3.2 基于 Express 的性能埋点中间件

// metrics-middleware.js
const { performance } = require('perf_hooks');
const logger = require('./logger');

module.exports = function metricsMiddleware(req, res, next) {
  const start = performance.now();
  const requestId = req.headers['x-request-id'] || 'unknown';

  res.on('finish', () => {
    const duration = performance.now() - start;
    const status = res.statusCode;
    const method = req.method;
    const url = req.originalUrl;

    // 统计维度
    const tags = {
      method,
      url,
      status: status >= 500 ? 'error' : (status >= 400 ? 'client_error' : 'success'),
      request_id: requestId
    };

    logger.info('HTTP_REQUEST', {
      ...tags,
      duration_ms: duration.toFixed(2),
      size_bytes: res.get('Content-Length') || 0,
      user_agent: req.get('User-Agent')
    });

    // 上报到 Prometheus/Grafana
    prometheusClient.observe('http_request_duration_seconds', duration / 1000, tags);
  });

  next();
};

3.3 使用 Prometheus + Grafana 构建可视化面板

1. 安装 `prom-client`

npm install prom-client

// prometheus-exporter.js
const client = require('prom-client');

// 定义指标
const httpRequestDuration = new client.Histogram({
  name: 'http_request_duration_seconds',
  help: 'HTTP request duration in seconds',
  labelNames: ['method', 'route', 'status'],
  buckets: [0.1, 0.5, 1, 2, 5, 10] // 0.1s, 0.5s, 1s, ...
});

const httpRequestsTotal = new client.Counter({
  name: 'http_requests_total',
  help: 'Total HTTP requests',
  labelNames: ['method', 'route', 'status']
});

// 注册中间件
app.use((req, res, next) => {
  const start = Date.now();

  res.on('finish', () => {
    const duration = (Date.now() - start) / 1000;
    const labels = {
      method: req.method,
      route: req.route?.path || req.path,
      status: res.statusCode.toString()
    };

    httpRequestDuration.observe(labels, duration);
    httpRequestsTotal.inc(labels);
  });

  next();
});

// 提供 /metrics 端点
app.get('/metrics', async (req, res) => {
  res.set('Content-Type', client.register.contentType);
  res.end(await client.register.metrics());
});

2. Grafana 面板配置建议

面板1：请求量趋势图（http_requests_total）
面板2：平均延迟（http_request_duration_seconds）
面板3：错误率（rate(http_requests_total{status=~"5.."}[5m]) / rate(http_requests_total[5m])）
面板4：内存与CPU使用率（通过Node.js Exporter）

四、日志结构化与集中化管理

4.1 结构化日志的重要性

原始文本日志难以分析。

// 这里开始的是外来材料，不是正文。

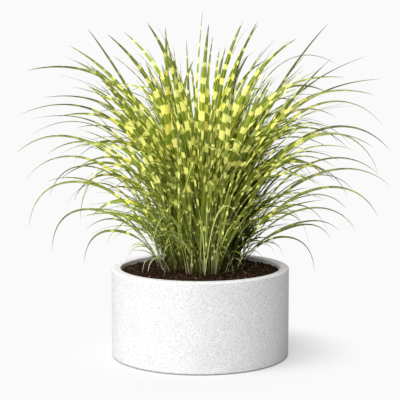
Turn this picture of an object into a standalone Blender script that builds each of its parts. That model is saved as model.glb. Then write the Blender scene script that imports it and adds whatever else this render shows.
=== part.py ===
"""Potted clump of banded ornamental grass: a low stone cylinder, its soil and the leafy shoots.

The frame is in metres with +Z up. Its origin is the centre of the pot's underside, and -Y is the
front of the clump. Every shoot is one grown piece: a stem with up to three long blades on it.
"""

import math
import random

import bmesh
import bpy
from mathutils import Vector
from mathutils.bvhtree import BVHTree

# ---- driving dimensions, in metres -------------------------------------------------------------

GAP = 0.0003
WELD = 0.00001
TURN_STEPS = 40

POT_RADIUS = 0.200
POT_HEIGHT = 0.200
POT_WALL = 0.0214
POT_FLOOR = 0.024
RIM_ROUND = 0.0035
FOOT_ROUND = 0.0025
HOLLOW_ROUND = 0.010

SOIL_AT_WALL = 0.187
SOIL_TOP = 0.196
SOIL_SHOULDER = 0.150
CROWN_RADIUS = 0.112

STEM_RADIUS = 0.0032
STEM_TIP_RADIUS = 0.0018
STEM_FOOT = 0.004
STEM_SHARE = 0.24
# Where the top blade leaves the stem, and how much lower the next one does, as shares of the stem.
TOP_BLADE_UP = 0.94
BLADE_SPACING = 0.28
# A blade leans out at least this much for its height, so that it never stands quite upright.
LEAST_LEAN = 0.03
# How far a drooping blade's outer part is arched beyond a plain parabola, and the most of that.
OUTER_ARCH = 8.0
MOST_ARCH = 0.85
# Blades start this far beside the stem's axis, so that no blade face lies along a stem edge.
OFF_AXIS = Vector((0.0005, -0.0004, 0.0))
BLADE_POINTS = 8
# The keel's depth as a share of half the blade's width, the widths of its foot and its tip as
# shares of the whole, where along it is widest, and the power by which it then narrows.
BLADE_KEEL = 0.17
BLADE_FOOT_SHARE = 0.30
BLADE_TIP_SHARE = 0.05
BLADE_WIDEST = 0.40
BLADE_TAPER = 1.7

# Two shoots are clear of each other when their blades, made this much bigger, don't touch.
CLEARANCE = 0.0008
# Degrees that a blade is turned by when its own place is taken, tried in this order.
TURN_ASIDE = (0, 3, -3, 6, -6, 10, -10, 14, -14, 19, -19, 25, -25)

# The outline is given as it is seen from the front, at this distance and height.
VIEW_DISTANCE = 2.785
VIEW_HEIGHT = 0.688
CM = 0.01
MM = 0.001

# Shoots that make the outline, from the rim up. Each has its root (x, y) in centimetres, its turn
# in degrees out of the outline's plane (below zero is towards the front), and its blades: the bend
# (x, z) and the tip (x, z) in centimetres, and the width in millimetres.
LEFT_SHOOTS = (
    ((-9.0, -3.4), -38, ((-18.7, 28.1, -26.3, 20.8, 10), (-20.0, 30.8, -25.8, 28.2, 9))),
    ((-9.6, 1.0), 16, ((-23.0, 32.8, -33.5, 23.5, 11), (-21.0, 32.9, -24.7, 33.1, 9))),
    (
        (-8.2, -5.6),
        -18,
        (
            (-28.1, 39.2, -38.6, 28.9, 12),
            (-26.1, 38.2, -29.9, 34.2, 8),
            (-22.3, 41.4, -27.0, 30.4, 9),
        ),
    ),
    ((-8.0, 4.6), 24, ((-25.4, 42.7, -33.9, 36.0, 11), (-28.1, 40.1, -34.4, 39.2, 9))),
    ((-7.6, -1.2), -5, ((-29.0, 44.9, -39.0, 39.8, 13), (-28.1, 48.1, -34.1, 45.5, 11))),
    ((-6.9, 2.2), 9, ((-31.2, 49.5, -41.3, 45.5, 13), (-26.8, 52.6, -37.3, 49.9, 12))),
    ((-6.2, -5.8), -24, ((-29.0, 53.9, -37.5, 53.2, 12), (-26.0, 58.0, -34.8, 58.0, 12))),
    ((-5.7, -2.8), -11, ((-28.0, 56.3, -40.0, 54.3, 13), (-23.0, 59.0, -28.5, 60.4, 12))),
    ((-5.2, 0.4), 4, ((-28.2, 64.6, -38.4, 64.0, 14), (-24.5, 61.0, -31.2, 63.0, 13))),
    ((-5.4, 5.8), 30, ((-20.9, 63.7, -29.2, 69.6, 15), (-24.5, 64.3, -28.5, 66.5, 10))),
    ((-1.8, -4.4), -44, ((-18.6, 63.9, -25.0, 73.3, 17), (-14.8, 66.4, -20.5, 72.0, 16))),
    ((-0.9, 3.4), 48, ((-9.0, 64.2, -17.0, 72.5, 16), (-8.9, 62.4, -13.9, 67.9, 13))),
    ((-0.4, -2.6), -62, ((-7.0, 67.0, -12.0, 74.7, 17), (-5.3, 67.2, -9.8, 73.9, 12))),
)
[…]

应采用 JSON格式，便于机器解析与聚合。

// logger.js
const winston = require('winston');
const { format } = winston;

const logger = winston.createLogger({
  level: 'info',
  format: format.json(), // 保证输出为 JSON
  defaultMeta: { service: 'api-gateway' },
  transports: [
    new winston.transports.Console({
      format: format.combine(
        format.timestamp(),
        format.errors({ stack: true }),
        format.printf(({ timestamp, level, message, ...meta }) => {
          return JSON.stringify({
            timestamp,
            level,
            message,
            ...meta
          });
        })
      )
    }),
    new winston.transports.File({ filename: 'logs/error.log', level: 'error' }),
    new winston.transports.File({ filename: 'logs/combined.log' })
  ]
});

module.exports = logger;

4.2 日志内容设计原则

字段	建议值	说明
`timestamp`	ISO8601	标准时间格式
`level`	`info`, `warn`, `error`, `debug`	日志级别
`service`	`user-service`, `auth-api`	服务名
`request_id`	UUID	请求唯一标识
`trace_id`	B3 Trace ID	跨服务链路追踪
`user_id`	可选	用户身份
`error`	`message` + `stack`	错误详情
`duration_ms`	`number`	响应时间
`method`, `url`	`GET /users/123`	请求信息

4.3 使用 ELK Stack（Elasticsearch + Logstash + Kibana）集中管理

1. 使用 Filebeat 收集日志

# filebeat.yml
filebeat.inputs:
  - type: log
    paths:
      - /var/log/node-app/*.log
    json.keys_under_root: true
    json.overwrite_keys: true

output.elasticsearch:
  hosts: ["https://elasticsearch.example.com:9200"]
  username: "beats"
  password: "secret"

2. Kibana 查询示例

{
  "query": {
    "bool": {
      "must": [
        { "match": { "level": "error" } },
        { "range": { "timestamp": { "gte": "now-1h" } } }
      ]
    }
  },
  "sort": [
    { "timestamp": { "order": "desc" } }
  ]
}

✅ 建议：使用 @timestamp 字段自动创建时间序列索引。

五、实时告警系统：从被动响应到主动防御

5.1 告警策略设计

类型	触发条件	告警方式
高延迟	95分位延迟 > 3s	邮件 + Slack
高错误率	近5分钟错误率 > 5%	电话 + SMS
内存暴涨	堆使用率 > 85%	Webhook + 邮件
服务不可用	500错误数 > 100/分钟	通知值班工程师

5.2 使用 Alertmanager + Prometheus 构建告警平台

1. Prometheus 告警规则 (`alerts.yml`)

groups:
  - name: nodejs_alerts
    rules:
      - alert: HighRequestLatency
        expr: histogram_quantile(0.95, rate(http_request_duration_seconds_bucket[5m])) > 3
        for: 5m
        labels:
          severity: warning
        annotations:
          summary: "High latency in {{ $labels.service }}"
          description: "95th percentile latency is {{ $value }}s, which exceeds threshold of 3s."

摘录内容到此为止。